Lowering the amount of alcohol allowed in the blood before driving, then, won’t necessarily save lives. Sadly, it’ll just change the numbers. And, without a sensible review of the penalties also imposed on offenders, potentially ruin more lives in the process.
The zero tolerance idea has already gained quite a bit of traction here, with some local and state jurisdictions adopting it unofficially, despite the fact that the law contradicts that. They’ve just decided what the law is on their own, with no thought to the implications of the police making the law instead of just enforcing it.

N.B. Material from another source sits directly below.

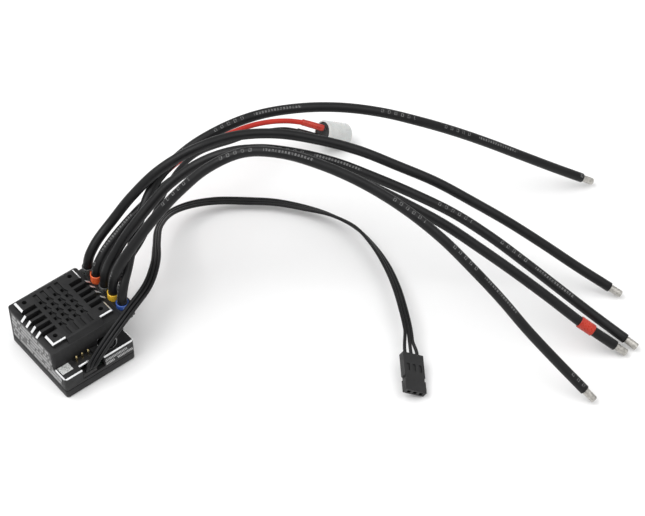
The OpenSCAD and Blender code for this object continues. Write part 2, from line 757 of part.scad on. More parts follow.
module receiver_lead() {
    w = 1.5 * core_d;
    t = core_d / 2;
    steps = 2;
    color([0.12, 0.12, 0.13])
        swept(
            smooth_path(lead_path, steps),
            blended(lead_flat, steps),
            [
                [w, t / 2], [w - t / 2, t], [-w + t / 2, t], [-w, t / 2],
                [-w, -t / 2], [-w + t / 2, -t], [w - t / 2, -t], [w, -t / 2]
            ]
        );
}
module at_plug() {
    aimed(lead_path[len(lead_path) - 1], plug_turn, plug_tilt) rotate([plug_roll, 0, 0]) children();
}
module plug_holes(w) {
    for (i = [-1:1])
        translate([2, i * pin_pitch, 0]) rotate([0, 90, 0]) centred_box([w, w, plug_l]);
}
module receiver_plug() {
    color([0.14, 0.14, 0.15])
        at_plug() difference() {
            translate([0, -plug_w / 2, -plug_t / 2]) cube([plug_l, plug_w, plug_t]);
            plug_holes(1.4);
            for (side = [-1, 1])
                translate([plug_l - 5.4, side * plug_w / 2, -plug_t]) centred_box([1.6, 0.8, 2 * plug_t]);
            for (i = [-1:1])
                translate([6, i * pin_pitch, plug_t / 2 - 0.4]) centred_box([3, 1.2, 1]);
        }
}
module receiver_contacts() {
    color([0.85, 0.72, 0.35])
        at_plug()
            for (i = [-1:1])
                translate([2, i * pin_pitch, 0]) rotate([0, 90, 0])
                    difference() {
                        centred_box([1.4, 1.4, 9]);
                        translate([0, 0, 2]) centred_box([0.8, 0.8, 9]);
                    }
}

bottom_case();
top_case();
case_screws();
control_board();
board_spacers();
power_board();
microcontroller();
gate_drivers();
regulator_coil();
mosfets();
thermal_pad();
link_header();
link_pins();
fan_header();
fan_pins();
set_switch();
set_button();
lead_grommet();
deck_label();
side_label();
terminal_block();
solder_posts();
solder_fill();
collar_negative();
collar_phase_a();
collar_positive();
collar_phase_b();
collar_phase_c();
wire_negative();
wire_phase_a();
wire_positive();
wire_phase_b();
wire_phase_c();
tinned_negative();
tinned_phase_a();
tinned_positive();
tinned_phase_b();
tinned_phase_c();
polarity_band();
capacitor_can();
capacitor_sleeve();
capacitor_bung();
capacitor_leads();
shrink_red();
shrink_black();
capacitor_wire_red();
capacitor_wire_black();
receiver_lead();
receiver_plug();
receiver_contacts();
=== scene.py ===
"""Electronic speed controller: cords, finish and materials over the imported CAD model."""
import math

import bmesh
import bpy
from mathutils import Matrix, Vector

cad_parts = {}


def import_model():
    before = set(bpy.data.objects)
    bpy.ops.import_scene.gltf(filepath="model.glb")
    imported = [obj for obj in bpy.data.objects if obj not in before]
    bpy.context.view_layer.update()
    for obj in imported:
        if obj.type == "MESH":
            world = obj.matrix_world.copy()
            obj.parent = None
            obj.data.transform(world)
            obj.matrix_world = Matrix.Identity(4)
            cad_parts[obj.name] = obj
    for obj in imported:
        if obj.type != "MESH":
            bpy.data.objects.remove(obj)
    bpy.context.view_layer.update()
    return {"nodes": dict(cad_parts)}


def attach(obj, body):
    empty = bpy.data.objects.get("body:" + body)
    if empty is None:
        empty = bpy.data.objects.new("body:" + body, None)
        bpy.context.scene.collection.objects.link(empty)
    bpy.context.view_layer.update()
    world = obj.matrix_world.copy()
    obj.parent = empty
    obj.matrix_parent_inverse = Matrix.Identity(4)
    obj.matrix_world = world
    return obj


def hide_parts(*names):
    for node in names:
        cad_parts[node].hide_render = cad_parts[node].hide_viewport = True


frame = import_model()
nodes = frame["nodes"]
MM = 0.001

# ---------------------------------------------------------------- camera

CAM_TARGET = Vector((77.7, -46.9, 33.9)) * MM
CAM_AZIMUTH = math.radians(-39.33)
CAM_ELEVATION = math.radians(48.56)
CAM_DISTANCE = 0.7265
CAM_LENS = 111.6


def make_camera():
    flat = math.cos(CAM_ELEVATION)
    back = Vector((
        math.sin(CAM_AZIMUTH) * flat,
        -math.cos(CAM_AZIMUTH) * flat,
        math.sin(CAM_ELEVATION),
    ))
    data = bpy.data.cameras.new("camera")
    data.lens = CAM_LENS
    data.sensor_width = 36.0
    data.clip_start = 0.01
    camera = bpy.data.objects.new("camera", data)
    camera.location = CAM_TARGET + back * CAM_DISTANCE
    camera.rotation_euler = back.to_track_quat("Z", "Y").to_euler()
    bpy.context.scene.collection.objects.link(camera)
    bpy.context.scene.camera = camera


make_camera()

# ---------------------------------------------------------------- main sizes, as in the CAD, in mm

CASE_X = -3.0
BUTTON_X, BUTTON_Y = 4.0, -12.4
CASE_L = 36.0
BASE_H = 4.2
DECK_H = 10.6
SHOULDER_H = 19.0
TOP_H = 21.0
POST_X = 15.0
POST_Y = [13.6 - 5.4 * i for i in range(5)]
WIRE_D = 3.75
CORE_D = 1.3
CAP_WIRE_D = 2.1
TINNED_R = 1.4
TINNED_L = 5.0
CAN_FACE = Vector((133.5, 21.0, 10.2))
CAN_TURN = -14.0
CAN_TILT = 31.0
CAN_R = 5.0
CAN_L = 11.0
LEAD_SPACING = 2.3
SLEEVE_START = 0.9
PIN_PITCH = 2.54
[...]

As I’ve long argued, if MADD and the other neo-prohibitionists were really serious about reducing alcohol-related driving accidents, they’d at least also be lobbying for better and more available public transit. Since it's a foregone conclusion that you can't stop people from drinking, making available alternative modes of transportation just seems like an incredibly obvious strategy, and one which every anti-alcohol group has utterly ignored. To me, that's always said something about their true intentions.
One commenter at the Publican, Fredrik Eich, had a nicely sarcastic point of view which I think gets to the heart of it:
[I]f we really wanted to reduce deaths on public roads we could start denormalising and changing perceptions of drivers now. Ban vehicle manufactures from advertising cars and bikes but give money to public transport companies to advertise; thus insuring media bias in favour of our campaign. We can start calling them “merchants of death”. We could make sure cars and bikes have tombstone warnings on them such as “Driving kills” or “Driving harms you and others around you”; which for a refreshing change, is provable beyond reasonable doubt. We could also put images of crash victims on cars and bikes so that people on buses have a clear understanding of what our message is and how selfish drivers are. Eventually, cars and bikes could be banned on public roads and this would be really easy to enforce and would cut out any form of drink driving as well — two birds with one stone. Why are we concerned about a driver having a glass of wine with their Sunday lunch when really we should be making all the drivers eating their Sunday lunch use public transport? If it really is just about saving lives why not!
Funny, but true when you get right down to it. With MADD still working toward lowering the acceptable BAC to 0.05%, we’re moving closer to zero tolerance, a defacto prohibition. That has actually been the prohibitionist strategy literally since 1933, when the 18th Amendment was repealed. Since that time, they’ve been doing whatever they could to make it more difficult for adults to obtain legal alcohol through advertising restrictions, zoning restrictions, minimum age laws, and a host of other end around measures. Today, the big push also involves taxes, as we see all over the country, taking advantage of our economic recession to push their unrelated agenda.
Ah, well, sorry for all this rambling, but a lot of interesting ideas came out of Daniels op-ed.